一、二話ではクールなイメージの七瀬ですが、三話では大家族に巻き込まれて、ひと味違う一面を見せてくれます。
木南晴夏さんが今まで演じてきた役柄の中でも新鮮なものになれば、と願って書かせていただきました。『20世紀少年』の小泉響子や『勇者ヨシヒコと魔王の城』のムラサキは積極的に感情も出すしどんどん行動していく役でしたし、『犬飼さんちの犬』ではクールな役柄でした。熱くてもクールでも自分の確固たる意思に基づいて動いていく役。今回、おこがましくも木南さんの新たな魅力を拝見したいと、『澱の呪縛』では、本人が思いがけないところでひどい目に遭ってしまう、そんな脚本を書かせていただきました。一、二話では家族を追い込んでいった七瀬が、神波家では逆にどんどん追い込まれていくところが見どころだと思います。
木南さんの演技はいつも素晴らしいので、今回も見事に演じてくださっていると期待しています。
最初の頃、神波家に来た時、犬にとびかかられて顔をベロベロ舐められるという僕の中での“セクシーシーン”も書いたのですが、動物は大変、と実現出来ませんでした。非常に残念です(笑)。
――名作『家族八景』を脚本家するにあたり、大事にした作品の魅力は?
私、筒井康隆先生のファンでして、特に『霊長類、南へ』や『俗物図鑑』が好きなんです。性に関する話も多いですよね。ふだんは気取っているけれど、人間だって一皮むけばケモノなんだっていうあけすけな感じが気持ちいいです。
『澱の呪縛』は『家族八景』の中でとくに好きなエピソードでした。思春期の性の汚さが描かれていて、脚本家するのがおもしろそうだなって。ただ、映像化するにあたって部屋の汚い描写はやや控えめになっています。汚い下着とかティッシュペーパーとは映像的にちょっと……(笑)。そういう制約の中、台本に言葉として書かないでどれだけ原作の雰囲気が残せるかはチャレンジでしたね。
また、原作は文学的な表現も多いですし、心の声もキツイ言い方が多いのですが、ドタバタコメディ調に仕上げたくて、少しマイルドになっています。
それと、大家族のキャラを使ってかなり遊んでしまっています。僕はやっぱりコントっぽい芝居を書いている脚本家なので、ついついそっち寄りになってしまうのかもしれません。
伝え聞いた話ですが、堤監督が荒編(荒く編集したもの)を見て「おもしろい」と言ってくださったとか。真偽の程は定かではありませんが、本当だったらうれしいですね。

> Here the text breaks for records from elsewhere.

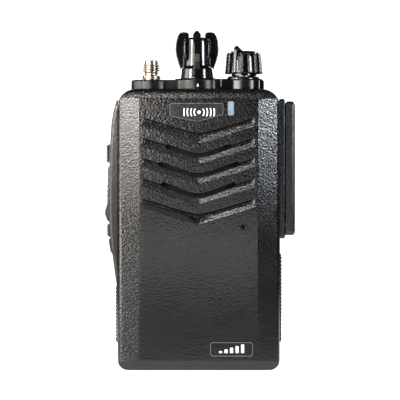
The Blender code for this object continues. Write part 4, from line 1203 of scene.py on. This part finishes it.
def makeLight():
    warm, neutral, cool = (1.0, 0.95, 0.90), (1.0, 0.99, 0.97), (0.86, 0.92, 1.0)
    left, right, middle = (-0.026, -0.016), (0.026, -0.016), (0, -0.017)
    leftTop, rightTop = (*left, 0.1), (*right, 0.1)
    areaLight("leftClose", left, -40, 0.12, 0.118, leftTop, (0.05, 0.04), 0.09, warm)
    areaLight("leftHigh", left, -40, 0.20, 0.14, leftTop, (0.05, 0.03), 0.1, warm)
    areaLight("leftFace", (-0.018, -0.018), -19, 0.085, 0.105, (-0.018, -0.018, 0.095), (0.03, 0.04), 0.04,
              warm)
    areaLight("leftGrain", middle, -26, 0.5, 0.16, (0, -0.018, 0.08), (0.15, 0.2), 0.6, warm)
    areaLight("leftStrip", middle, -52, 0.6, 0.06, (0, -0.01, 0.05), (0.1, 0.12), 0.75, warm)
    areaLight("leftSide", middle, -75, 0.5, 0.15, (0, -0.01, 0.07), (0.25, 0.35), 2.8, warm)
    areaLight("leftKnob", (0, -0.003), -45, 0.15, 0.16, (0, -0.003, 0.12), (0.02, 0.03), 0.2, warm)
    areaLight("rightClose", right, 49, 0.12, 0.113, rightTop, (0.05, 0.05), 0.09, cool)
    areaLight("rightHigh", (0, -0.004), 52, 0.20, 0.15, (0, -0.004, 0.115), (0.03, 0.05), 0.3, cool)
    areaLight("rightStrip", middle, 50, 0.6, 0.20, (0, -0.01, 0.06), (0.1, 0.5), 0.26, cool)
    areaLight("frontBand", middle, -4, 0.15, 0.046, (-0.008, -0.018, 0.048), (0.12, 0.035), 0.026, neutral)
    areaLight("overLeft", (0.01, -0.018), -23, 0.218, 0.349, (0.01, -0.018, 0.075), (0.06, 0.06), 0.4, warm)
    areaLight("overRight", (-0.01, -0.018), 23, 0.218, 0.349, (-0.01, -0.018, 0.075), (0.06, 0.06), 0.045,
              cool)
    areaLight("backLeft", (0, 0.015), -150, 0.5, 0.22, (0, 0.015, 0.06), (0.3, 0.3), 2.5, neutral)
    areaLight("backRight", (0, 0.015), 140, 0.5, 0.3, (0, 0.015, 0.06), (0.3, 0.3), 2.5, neutral)
    world = bpy.data.worlds.new("studio")
    scene.world = world
    world.use_nodes = True
    tree = world.node_tree
    background = tree.nodes["Background"]
    background.inputs["Color"].default_value = (1, 1, 1, 1)
    path = tree.nodes.new("ShaderNodeLightPath")
    amount = tree.nodes.new("ShaderNodeMapRange")
    amount.inputs["To Min"].default_value = 0.01
    amount.inputs["To Max"].default_value = 1.3
    tree.links.new(path.outputs["Is Camera Ray"], amount.inputs["Value"])
    tree.links.new(amount.outputs[0], background.inputs["Strength"])
    scene.view_settings.view_transform = "Standard"


def makeCamera():
    view = {"distance": 1.2, "height": 0.0649, "across": 0.0005, "fieldWidth": 0.152}
    camera = bpy.data.cameras.new("camera")
    camera.sensor_width = 36
    camera.lens = 36 * view["distance"] / view["fieldWidth"]
    camera.clip_start = 0.01
    camera.clip_end = 100
    obj = bpy.data.objects.new("camera", camera)
    obj.location = (view["across"], housing["front"] * mm - view["distance"], view["height"])
    obj.rotation_euler = (pi / 2, 0, 0)
    scene.collection.objects.link(obj)
    scene.camera = obj


makeStage()
makeLight()
makeCamera()
print("stage, light and camera made")
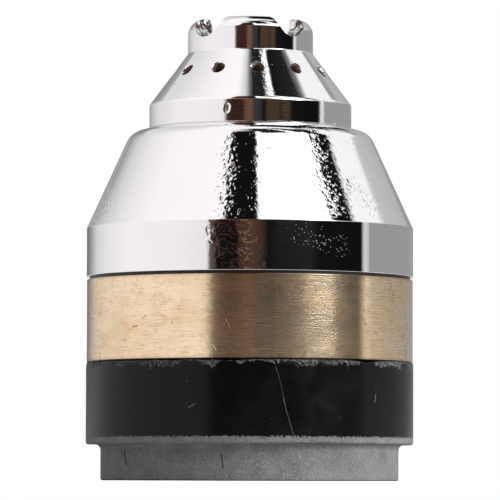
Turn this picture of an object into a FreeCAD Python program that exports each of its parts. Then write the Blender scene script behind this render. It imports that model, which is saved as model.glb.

私が書いたギャグをも含めておもしろがって頂けるのは『トリック』参加者として光栄です。
――劇作家の方達との各話競作的な色合いもありますね。
前田司郎さん、江本純子さん、上田誠さんは共に小劇場で活動している方々ですが、彼らは僕よりずっと前から戯曲を書いてらっしゃる、ある意味先輩です。僕は自分の劇団の作、演出をやるようになってまだ8年ほどなので、彼らの中に僕が入っていいのか?とプレッシャーもありましたが、ちょっと負けたくない気持ちも、正直あります(笑)。皆さんも、そう思ってるんじゃないですかね?
後になるほどハードルが上がってくる気がするので僕は前半でよかったです(笑)。
――最後にもう一度メッセージを。
コメディとして気軽に楽しんでいただければ嬉しいです。木南さんファンも、七瀬ファンも、沢山の方がごらんになると思うんですが、僕なりにフェチっぽいセクシーさをふんだんに盛り込みました。巻き込まれてひどい目にあっていくヒロインの魅力は、お好きな人にはたまらないと思います(笑)。
[プロフィール]
池田鉄洋 Tetsuhiro Ikeda1970年生まれ。1993年、劇団「猫のホテル」に入団。「イケテツ」という愛称で人気を博す。
ドラマ『トリック新作スペシャル』『医龍』などに出演したことで、その特異なキャラクターが全国区で注目される。
2004年、コントユニット「表現・さわやか」を立ち上げ、作家、演出家として活動をはじめる。
初めて映画脚本を担当した作品『行け!男子高校演劇部』のDVDが3月2日発売となる。